Lighter’s global metrics are even larger. Its total perp volume and open interest are strong. One recent day showed 7.16 billion dollars in volume and 1.634 billion dollars in open interest. Because US stock trading on Lighter is brand new, there is not yet a clean public breakdown of how much of that is US equities versus crypto pairs, but the direction is clear. The pipes are already built for size.
Ostium’s total lifetime volume stands above 27.2 billion dollars, with roughly 138 million dollars turned over in a recent 24-hour window.
On Dune dashboards that track Ostium’s US stock contracts specifically, daily notional can exceed 50 million dollars. US stock perp open interest on Ostium hit a peak of around 64 million dollars before easing back toward 45 million dollars. US stocks now represent about 20 percent of total open interest on the platform.
This is what early adoption looks like.
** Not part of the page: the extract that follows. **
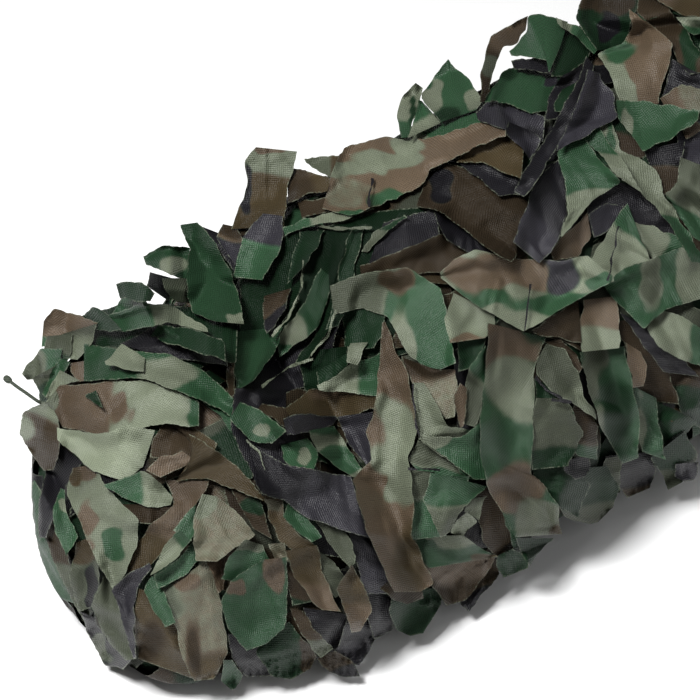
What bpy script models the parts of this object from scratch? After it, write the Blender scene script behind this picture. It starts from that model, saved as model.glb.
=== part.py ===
"""Leaf-cut camouflage net, gathered lengthwise into a loose bundle and lying on a surface.

The net is one length of printed cloth. S-shaped slits turn it into wavy strips and leaf-like lobes,
which stand off the bundle because the cloth is gathered onto a cord mesh that is smaller than it.
Metres, +Z up, +X along the bundle, origin on the surface below the middle of the bundle.

A place on the bundle is given as (along, turn): along is X, and turn is the angle in degrees round
the cross-section, 0 on the crown, 90 halfway down the front (-Y), -90 halfway down the back (+Y).
"""

import math
import random
from collections import namedtuple

import bmesh
import bpy
from mathutils import Vector
from mathutils.bvhtree import BVHTree

MIDDLE = Vector((-0.0051, 0.0071, 0.0))     # puts the middle of the finished bundle over the origin

# The bundle's form, a row for each cross-section, from the end lobe on the left to the right end.
# The net is folded back on itself at x = -0.26, where the crown drops into a valley across it.
Section = namedtuple("Section", "along middle half_width foot crown")
SECTIONS = [Section(*row) for row in (
    (-0.444, -0.032, 0.015, 0.036, 0.056),
    (-0.436, -0.028, 0.062, 0.008, 0.096),
    (-0.416, -0.018, 0.096, -0.010, 0.134),
    (-0.384, -0.004, 0.124, -0.014, 0.168),
    (-0.342, -0.002, 0.148, -0.015, 0.190),
    (-0.305, -0.008, 0.156, -0.015, 0.184),
    (-0.280, -0.014, 0.154, -0.015, 0.162),
    (-0.258, -0.016, 0.152, -0.015, 0.150),
    (-0.238, -0.016, 0.150, -0.015, 0.180),
    (-0.208, -0.016, 0.152, -0.015, 0.234),
    (-0.160, -0.018, 0.154, -0.016, 0.258),
    (-0.080, -0.020, 0.156, -0.016, 0.262),
    (0.020, -0.018, 0.160, -0.016, 0.268),
    (0.150, -0.012, 0.162, -0.016, 0.272),
    (0.270, -0.006, 0.156, -0.015, 0.262),
    (0.350, 0.000, 0.142, -0.013, 0.232),
    (0.405, 0.004, 0.118, -0.004, 0.190),
    (0.432, 0.004, 0.090, 0.022, 0.156),
    (0.446, 0.004, 0.054, 0.050, 0.124),
    (0.452, 0.004, 0.014, 0.072, 0.094),
)]
BELLY = 0.36           # height of the section's widest place, as a share of its height
UPPER_SQUARENESS = 0.96    # power on the upper half's sine and cosine: 1 is an ellipse, less is squarer
LOWER_SQUARENESS = 0.80

# Soft troughs and ridges between the gathered folds, a row for each.
Hollow = namedtuple("Hollow", "along turn reach_along reach_turn rise")
HOLLOWS = [Hollow(*row) for row in (
    (-0.238, 8, 0.034, 34, -0.034),
    (-0.262, 62, 0.022, 26, -0.016),
    (-0.250, -52, 0.045, 30, 0.030),
    (-0.150, 95, 0.040, 24, 0.008),
    (-0.060, 40, 0.060, 18, -0.010),
    (-0.010, 68, 0.050, 16, 0.010),
    (0.080, -30, 0.070, 20, -0.010),
    (0.110, 48, 0.045, 20, -0.011),
    (0.230, 15, 0.050, 18, -0.012),
    (0.300, 70, 0.045, 22, 0.009),
    (0.200, -70, 0.060, 20, 0.010),
    (-0.120, -60, 0.050, 22, -0.010),
    (-0.360, 45, 0.030, 18, 0.007),
    (-0.350, -40, 0.030, 20, -0.008),
    (0.380, -35, 0.030, 26, -0.008),
)]


# How finely the bundle is sectioned.
RING_STEP = 0.026      # along the bundle
RING_POINTS = 30       # round it
END_CROWDING = 0.07    # how much the rings close up towards the two ends
GUIDE_STEP = 0.006     # the finer copy that the lobes are laid on
GUIDE_POINTS = 96

# The cloth lobes that stand off the bundle.
CLOTH_THICKNESS = 0.003
LOBE_CLEARANCE = 0.0008     # from the floor, which the bundle's own flat underside rests on
ROOT_DEPTH = 0.005     # how far a lobe's root is sunk in the bundle, where the cloth runs on
LIFT_POWER = 0.9       # how late the lobe leaves the bundle on its way to the tip
LOBE_SHAPES = {        # half width at the root, along the spine and at the tip, as shares of the whole
    "leaf": (0.62, 1.00, 0.86, 0.26),
    "blunt": (0.70, 0.92, 1.00, 0.66),
    "spade": (0.45, 0.72, 1.00, 0.40),
    "strip": (0.90, 0.78, 0.96, 0.74),
}
SPINE_STEPS = 3        # from one of these shares to the next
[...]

On-chain traders are learning they can trade Nvidia earnings, Apple product cycles and Coinbase sentiment from the same wallet they use for memecoins, but with institutional-style leverage. It feels new and efficient. It is also unforgiving. Market efficiency in leverage products is brutal. A 100 times long is not just “more exposure.” It is 100 times the risk of liquidation.
If you are drawn to US stock perpetuals, the smartest move is the least flashy. Start with small size and small leverage. Treat 100 times leverage as a rare, tactical tool, not a default setting. In this game, the market will always be there tomorrow. Your account will not, if you let the beautiful leverage run your life instead of your brain.
Disclaimer: This document is intended for informational and entertainment purposes only. The views expressed in this document are not, and should not be taken as, investment advice or recommendations. Recipients should do their own due diligence, taking into account their specific financial circumstances, investment objectives and risk tolerance, which are not considered here, before investing. This document is not an offer, or the solicitation of an offer, to buy or sell any of the assets mentioned.